Emergencies Override the Constitution: Christopher Caldwell and COVID-19

The social upheaval brought about by the coronavirus can easily serve as an epilogue for The Age of Entitlement: America Since the Sixties, which Christopher Caldwell published just before the full-scale outbreak of the pandemic.  It details “The Roots of Our Partisan Divide” that were born in the tearful emotionalism of innocent civil rights songs like “We Shall Overcome,” but soon became an underground political bulldozer for doubling the Constitution itself.

       Caldwell suggests that constitutions and governments aren’t overthrown by military force these days.  The old militaristic model of the Bolshevik Revolution is too old hat to be cogent again.  Social and political emergencies are the new revolutionary triggers that provide the necessary disruptive cover and disorder.  “Usually when European governments of the past bypassed their constitutions by declaring emergencies, it was on the grounds of a military threat or a threat to public order,” he says.   World War I was started by an assassination, which ended with the Marxists in power, where they remain, but less overt.

    As with WWI, the covert assassinations of the Kennedys and Martin Luther King in the early 1960s can only be surmised in terms of deeper players.  We do know that the Democratic Party took a sharp leftward turn, though not until changing its color from red to blue.  Lyndon Johnson automatically took over the government.  He and his allies immediately pushed through the Civil Rights Act of 1964 past a stunned and docile congress, the representatives of a shell-shocked voting populace.  Now every lightweight political hack knows that “You never want a serious crisis to go to waste. And what I mean by that is an opportunity to do things that you think you could not do before.” 

    This was the beginning of the end of the traditional America that generations had grown up with.  For Caldwell, “in America, as our way of governing has evolved since 1964, emergencies are declared on a moral basis: people are suffering; their newly discovered rights are being denied. America can’t wait anymore for the ordinary democratic process to take its course.”  Is it a moral basis that resides in the sugary emotions of pop music?

    The game plan was to insert radicals into the leadership of public institutions, from universities to television media, from Hollywood to the Supreme Court.  Caldwell argues that decision-making and power soon filtered down to lesser bureaucrats once radicals were in those places:  “civil rights law gave bureaucrats and judges emergency powers to override the normal constitutional order, bypassing democracy. But the key question is: Under what conditions is the government authorized to activate these emergency powers? It is a question that has been much studied by political thinkers in Europe.”
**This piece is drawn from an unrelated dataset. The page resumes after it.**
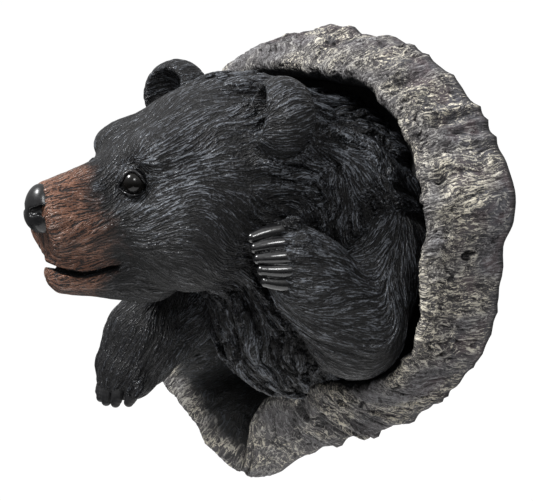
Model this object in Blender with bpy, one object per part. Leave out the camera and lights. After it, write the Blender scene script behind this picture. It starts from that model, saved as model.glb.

    The latest emergency, of course, is COVID-19.   With no time to let people vote on what they want, or even to convene bodies of representatives, middle managers seem to be making spot decisions personally.  Whose idea was it to quarantine, for the first time in history, the healthy rather than the sick?  To lockdown and almost destroy the public itself? People are bewildered by a cacophony of voices and opinions.  The president’s leadership is undercut at every turn by the mainstream media.

    Some argue that COVID-19 is simply an act of nature, others that devious Chinese launched it to gain power in a weakened world.  Others yet are convinced that the attempt to cripple American society is consistent with the anarchistic juggernaut that began in 1964, but was temporarily sidetracked by the unexpected election of Trump in 2016.  When global warming failed as an existential threat, the coronavirus suddenly came forward like a Democratic Party super hero to save the leftist state.